Zgodnie z doniesieniami dziennika „Financial Times” z 30 listopada Wang Dinghua – właściciel chińskiej firmy Shenzhen Minghuaxin specjalizującej się w wytwarzaniu komponentów do bezzałogowców – nabył 5% udziałów w rosyjskiej spółce Rustakt. Przedsiębiorstwo produkuje drony szturmowe VT-40 FPV, szeroko stosowane przez agresora w wojnie przeciwko Ukrainie. Wkrótce po publikacji dane właścicielskie zostały usunięte z oficjalnych rejestrów. Głównym właścicielem Rustaktu pozostał Pawieł Nikitin, kontrolujący 95% udziałów. Podmiot znajduje się na listach sankcyjnych Ukrainy i UE. Chiński resort spraw zagranicznych oświadczył, że nie posiada informacji o udziale Wanga w firmie, i podkreślił, że Pekin „nigdy nie dostarczał śmiercionośnej broni żadnej ze stron konfliktu”.

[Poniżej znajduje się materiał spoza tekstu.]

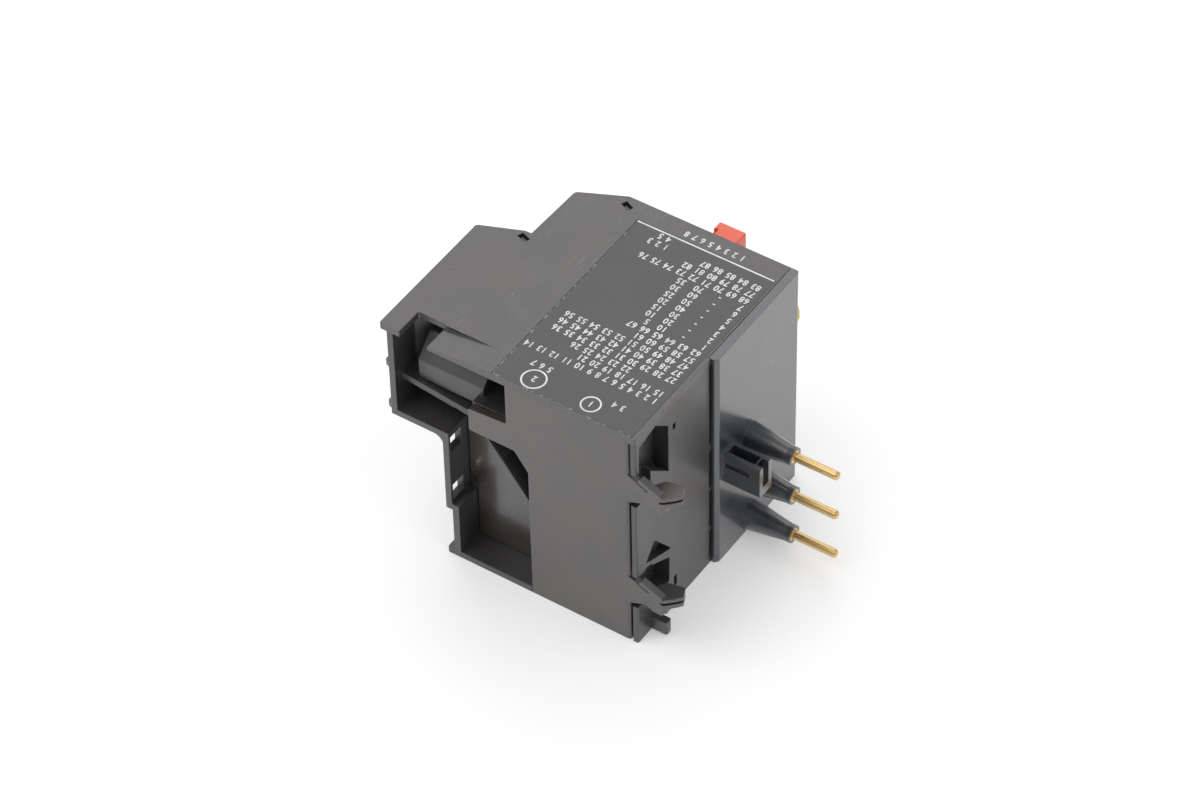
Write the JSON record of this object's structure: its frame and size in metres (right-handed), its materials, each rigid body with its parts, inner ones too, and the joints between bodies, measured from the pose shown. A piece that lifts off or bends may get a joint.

Zachodnie wsparcie dla Ukrainy

Kijów i Oslo podpisały porozumienie o wspólnej produkcji dronów, o czym 30 listopada powiadomił minister obrony Ukrainy Denys Szmyhal. Kolejnym krokiem ma być „szybkie” uruchomienie w 2026 r. pilotażowej linii produkcyjnej (jej lokalizacji nie wskazano) i równoległa praca nad zwiększeniem mocy wytwórczych.

Porozumienie o wspólnej produkcji dronów Ukraina zawarła też z Holandią, o czym 1 grudnia poinformował minister obrony drugiego z tych państw Ruben Brekelmans. Stało się to podczas jego spotkania ze Szmyhalem w Brukseli. Holandia ogłosiła również zasilenie zakupów dla armii ukraińskiej w USA w ramach PURL (Prioritized Ukraine Requirements List) kwotą 250 mln euro. To druga donacja tego kraju w ramach tej inicjatywy – w sierpniu br. Holendrzy przekazali 500 mln euro.

2 grudnia Sztab Generalny Wojska Polskiego podał, że ponad 700 żołnierzy Sił Zbrojnych Ukrainy bierze obecnie udział w szkoleniu realizowanym na terytorium RP w ramach unijnej misji EUMAM Ukraine. Program, prowadzony przez instruktorów z Polski i Francji, obejmuje 16 specjalistycznych modułów – od kursów podstawowych po zaawansowane szkolenia dla dowódców i wyspecjalizowanych zespołów. Na poligonach i stanowiskach szkoleniowych uczestnicy doskonalą umiejętności niezbędne na współczesnym polu walki.

Sytuacja na terenach okupowanych

30 listopada Służba Wywiadu Zagranicznego Ukrainy oświadczyła, że Putin zatwierdził nową strategię państwowej polityki narodowej FR do 2036 r., opartą na koncepcji Rosji jako „państwa-cywilizacji”. Dokument przewiduje agresywną integrację terytoriów okupowanych, przyspieszoną rusyfikację ludności, rozszerzenie działań propagandowych oraz dalsze podporządkowanie przestrzeni informacyjnej Kremlowi. Kluczową składową strategii jest integracja okupowanych obwodów: donieckiego, ługańskiego, zaporoskiego i chersońskiego. Moskwa planuje wdrożyć szeroko zakrojone programy propagandowe mające wyprzeć ukraińską tożsamość narodową, umocnić dominację języka rosyjskiego oraz ugruntować „ogólnorosyjską tożsamość obywatelską”. Według ukraińskiego wywiadu posunięcia te stanowią element przyspieszonej rusyfikacji i kontynuacji polityki wynaradawiania na terenach okupowanych. Dokument zakłada także przeciwdziałanie tworzeniu mniejszościowych enklaw etnicznych, co może skutkować dalszym ograniczaniem praw narodowych i religijnych. Ukraińskie służby ostrzegają, że wpisuje się on w długofalową strategię Moskwy nakierowaną na trwałą aneksję terytoriów oraz ich pełną integrację polityczną, kulturową i językową.